While refiners escaped any serious damage during that hurricane, many fear Sandy's massive storm surge - forecast to be as high as 11 feet - could breach plant defenses and cause damaging flooding, which can sometimes take weeks to repair. Abrupt power outages can also damage refinery equipment.
PBF Energy has opted to reduce rates at its 180,000-bpd Paulsboro plant in southern New Jersey, which sources said earlier had been set to shut down. Paulsboro is across the Delaware River from the Philadelphia area.
"We weighed the risks inherent in shutting down and restarting the refineries, and opted to run at reduced rates," PBF spokesman Michael Karlovich said in an email.

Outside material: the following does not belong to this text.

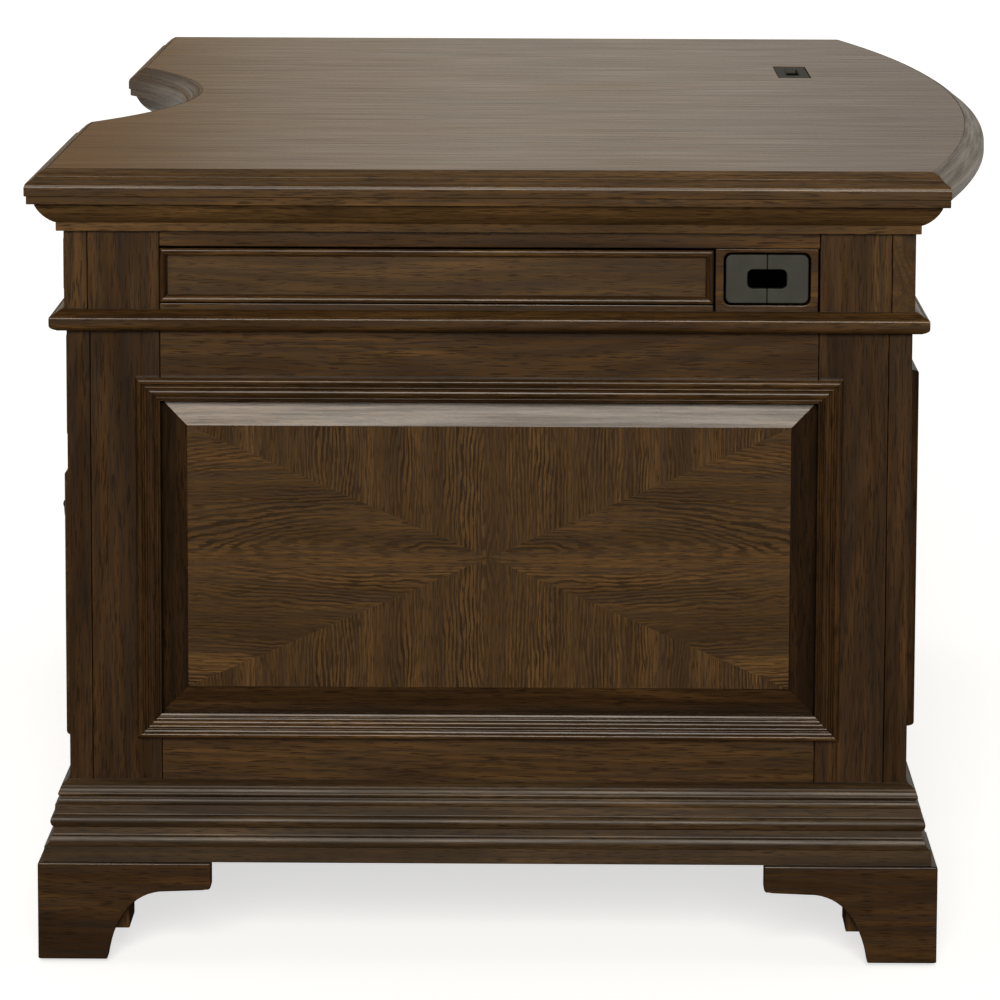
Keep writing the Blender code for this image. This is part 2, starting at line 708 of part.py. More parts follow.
def pull(name, middle_x, face, height, metal, parent):
    """A bail pull: a round foot at each end and a bar that bows down between them."""
    half = PULL_SPAN / 2
    path = [(-half, 0.0, 0.0, 0.011), (-half, 0.0025, 0.0, 0.011), (-half, 0.003, 0.0, 0.0045)]
    path += [(-half, PULL_OUT - 0.010, 0.0, 0.0042), (-half + 0.003, PULL_OUT - 0.004, -0.002, 0.0042)]
    path += [(-half + 0.010, PULL_OUT - 0.001, -0.006, 0.0036), (-half + 0.024, PULL_OUT, -0.012, 0.0036)]
    path += [(0.0, PULL_OUT, -0.015, 0.0044)]
    path += [(-u, out, up, radius) for u, out, up, radius in reversed(path[:-1])]
    loops = []
    for i, (u, out, up, radius) in enumerate(path):
        before = path[max(i - 1, 0)]
        after = path[min(i + 1, len(path) - 1)]
        if i < 3 or i > len(path) - 4:
            heading = math.pi / 2 if i < 3 else -math.pi / 2
        else:
            heading = math.atan2(after[1] - before[1], after[0] - before[0])
        loop = []
        for step in range(PULL_SIDES):
            angle = math.tau * step / PULL_SIDES
            side = radius * math.cos(angle)
            x = middle_x + u - side * math.sin(heading)
            y = -face - out - side * math.cos(heading)
            loop.append((x, y, height + up + radius * math.sin(angle)))
        loops.append(loop)
    thing = loft(name, loops, metal, parent)
    thing.data.shade_smooth()
    thing.data.set_sharp_from_angle(angle=math.radians(40))


def straight_drawer(word, desk, side, case_face, proud, low, high, long, materials):
    veneer, inside, metal = materials
    parent = slide(f"{word}_drawer_slide", desk)
    xs = sorted((side * (OPENING_IN + DRAWER_GAP), side * (OPENING_OUT - DRAWER_GAP)))
    area = (*xs, low + DRAWER_GAP, high - DRAWER_GAP)
    steps = [(0, proud - DRAWER_FRONT), (0, proud - 0.0045), (0.004, proud)]
    panel(f"{word}_drawer_front", facing_sitter(case_face), area, steps, veneer, parent)
    start = -case_face - proud + DRAWER_FRONT + FIT
    box_xs = sorted((side * (OPENING_IN + SLIDE_ROOM), side * (OPENING_OUT - SLIDE_ROOM)))
    outer = rectangle(*box_xs, start, start + long)
    inner = rectangle(*box_xs, start, start + long, DRAWER_WALL)
    top = high - 0.010 if high - low < 0.2 else high - 0.040
    tray(f"{word}_drawer_box", outer, inner, low + 0.006, top, inside, parent)
    middle = side * (OPENING_IN + OPENING_OUT) / 2
    height = high - FILE_PULL_DROP if high - low > 0.2 else (low + high) / 2 + PULL_LIFT
    pull(f"{word}_drawer_pull", middle, case_face + proud + FIT, height, metal, parent)


def centre_drawer(desk, materials):
    veneer, inside, _ = materials
    parent = slide("center_drawer_slide", desk)
    half = CENTRE_HALF - DRAWER_GAP
    xs = [half * (2 * step / KNEE_STEPS - 1) for step in range(KNEE_STEPS + 1)]
    front = [(x, knee_y(x, APRON_INSET) - DRAWER_PROUD) for x in xs]
    back = [(x, knee_y(x, APRON_INSET) + DRAWER_FRONT - DRAWER_PROUD) for x in xs]
    levels = (FRIEZE_DRAWER_LOW + DRAWER_GAP, FRIEZE_DRAWER_HIGH - DRAWER_GAP)
    loops = [[(x, y, z) for x, y in front + back[::-1]] for z in levels]
    loft("center_drawer_front", loops, veneer, parent)

    def plan(wall):
        """The box's walls. The front one is parallel to each facet of the board that it backs."""
        reach = CENTRE_HALF - SLIDE_ROOM - wall
        bends = [reach, *xs[-2:0:-1], -reach]
        curve = [(x, along(back, x) + FIT + wall) for x in bends]
        end = knee_y(0.0, APRON_INSET) + CENTRE_TRAY_LONG - wall
        return [(-reach, end), (reach, end)] + curve

    low = FRIEZE_DRAWER_LOW + 0.006
    tray("center_drawer_box", plan(0.0), plan(DRAWER_WALL), low, FRIEZE_DRAWER_HIGH - 0.010, inside, parent)


# ---- assembly -----------------------------------------------------------------------------------
def build():
    for old in list(bpy.data.objects):
        bpy.data.objects.remove(old, do_unlink=True)
    desk = bpy.data.objects.new("desk", None)
    bpy.context.scene.collection.objects.link(desk)
    desk.location = (0.0, -BOW / 2, 0.0)

    wood = make_material("burnished_oak", (0.060, 0.034, 0.017), 0.45)
    veneer = make_material("oak_veneer", (0.072, 0.042, 0.022), 0.42)
    inside = make_material("drawer_interior", (0.46, 0.32, 0.19), 0.60)
    plastic = make_material("outlet_plastic", (0.030, 0.030, 0.027), 0.50)
    metal = make_material("aged_bronze", (0.090, 0.062, 0.036), 0.40, 1.0)
    materials = (veneer, inside, metal)

    build_top(wood, veneer, plastic, desk)
    build_apron(wood, veneer, plastic, desk)
    for side, word in ((1, "right"), (-1, "left")):
        build_pedestal(side, word, wood, veneer, desk)
        rows = (
            ("frieze", APRON_Y, DRAWER_PROUD, FRIEZE_DRAWER_LOW, FRIEZE_DRAWER_HIGH, FRIEZE_TRAY_LONG),
            ("box", PED_Y, DRAWER_PROUD, BOX_LOW, BOX_HIGH, TRAY_LONG),
            ("file", PED_Y, FILE_PROUD, FILE_LOW, FILE_HIGH, TRAY_LONG),
        )
        for kind, *sizes in rows:
            straight_drawer(f"{word}_{kind}", desk, side, *sizes, materials)
    build_modesty(wood, veneer, desk)
    centre_drawer(desk, materials)


build()
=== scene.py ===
import math

import bpy
from mathutils import Matrix, Vector


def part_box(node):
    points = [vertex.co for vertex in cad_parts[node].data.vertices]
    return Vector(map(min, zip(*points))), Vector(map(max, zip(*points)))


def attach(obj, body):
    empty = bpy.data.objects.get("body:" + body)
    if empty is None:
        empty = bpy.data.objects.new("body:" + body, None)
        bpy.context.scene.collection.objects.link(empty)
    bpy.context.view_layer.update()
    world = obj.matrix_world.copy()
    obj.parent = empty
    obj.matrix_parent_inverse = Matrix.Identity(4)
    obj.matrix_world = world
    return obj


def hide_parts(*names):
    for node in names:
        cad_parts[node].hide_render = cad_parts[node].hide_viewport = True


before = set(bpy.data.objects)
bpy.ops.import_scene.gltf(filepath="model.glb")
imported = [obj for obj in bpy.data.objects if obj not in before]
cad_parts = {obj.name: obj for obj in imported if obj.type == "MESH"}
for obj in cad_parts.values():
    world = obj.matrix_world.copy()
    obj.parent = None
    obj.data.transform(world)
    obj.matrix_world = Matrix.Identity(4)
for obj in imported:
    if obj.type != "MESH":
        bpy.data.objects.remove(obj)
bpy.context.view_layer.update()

# ---- Floor, camera and light ---------------------------------------------------------------
# A pale studio floor that runs out past every view, a long lens looking at the desk's end from
# just above the top, a low key softbox in front, a weak one overhead, and a pale backdrop behind.
# In the polish the near floor looks dark and the backdrop has a warm flag, as studio cards give.
EYE = Vector((6.043, 0.018, 1.2406))
TURN, TILT, LEAN = math.radians(0.536), math.radians(8.743), math.radians(0.190)
LENS = 198.1

camera = bpy.data.objects.new("camera", bpy.data.cameras.new("camera"))
bpy.context.scene.collection.objects.link(camera)
camera.data.lens = LENS
camera.data.clip_end = 200
aim = Matrix.Rotation(TURN + math.pi / 2, 4, "Z") @ Matrix.Rotation(math.pi / 2 - TILT, 4, "X")
camera.matrix_world = Matrix.Translation(EYE) @ aim @ Matrix.Rotation(LEAN, 4, "Z")
bpy.context.scene.camera = camera
bpy.context.scene.view_settings.view_transform = "Standard"


def node(tree, kind, inputs=(), **settings):
    """Adds a shader node. inputs pairs a socket with a value, or with the socket that feeds it."""
    made = tree.nodes.new("ShaderNode" + kind)
    for key, value in settings.items():
        setattr(made, key, value)
    for socket, value in inputs:
        if isinstance(value, bpy.types.NodeSocket):
            tree.links.new(value, made.inputs[socket])
        else:
            made.inputs[socket].default_value = value
    return made


def ramp(tree, value, *stops):
    """A colour ramp on a value: stops are (position, colour or grey)."""
    made = node(tree, "ValToRGB", [("Fac", value)])
    marks = made.color_ramp.elements
    while len(marks) < len(stops):
        marks.new(0.5)
    for mark, (position, colour) in zip(marks, stops):
        mark.position = position
        mark.color = (*colour, 1) if isinstance(colour, tuple) else (colour, colour, colour, 1)
    return made.outputs["Color"]


def mix(tree, share, first, second, kind="MIX"):
    """Two colours mixed: share is how much of the second."""
    inputs = [(0, share), (6, first), (7, second)]
    return node(tree, "Mix", inputs, data_type="RGBA", blend_type=kind).outputs[2]


def material(name, *plain):
    """A new material, its node tree and its shader. plain pairs a shader socket with a value."""
    made = bpy.data.materials.new(name)
    made.use_nodes = True
    shader = made.node_tree.nodes["Principled BSDF"]
    for socket, value in plain:
        shader.inputs[socket].default_value = value
    return made, made.node_tree, shader


def soft_sun(name, azimuth, height, spread, strength):
    """A broad, far-off light: where it comes from, and how wide it looks from the desk."""
    lamp = bpy.data.lights.new(name, "SUN")
    lamp.angle = math.radians(spread)
    lamp.color = (1.0, 0.93, 0.82)
    lamp.energy = strength
    thing = bpy.data.objects.new(name, lamp)
    turn, rise = math.radians(azimuth), math.radians(height)
    way = Vector((math.cos(turn) * math.cos(rise), math.sin(turn) * math.cos(rise), math.sin(rise)))
    thing.rotation_euler = way.to_track_quat("Z", "Y").to_euler()
    bpy.context.scene.collection.objects.link(thing)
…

Among other plants affected by shutdowns, Hess Corp (HES.N) said it was closing its 70,000-bpd refinery in Port Reading, New Jersey.
Delta Air Lines' (DAL.N) 185,000-bpd Monroe Energy plant in Trainer, Pennsylvania, was monitoring the storm.
"We are taking it hour to hour," a source said.
NuStar Energy (NS.N) and Magellan Midstream Partners (MMP.N), two of the biggest players in the nation's pipeline and storage terminal business, also shut terminals along the East Coast.
Brent crude futures for December delivery slipped 11 cents, or 0.1 percent, to $109.44 a barrel, after hitting an intraday low of $108.51, down $1.04. Brent lost 0.5 percent last week. U.S. crude fell 74 cents to $85.54 a barrel.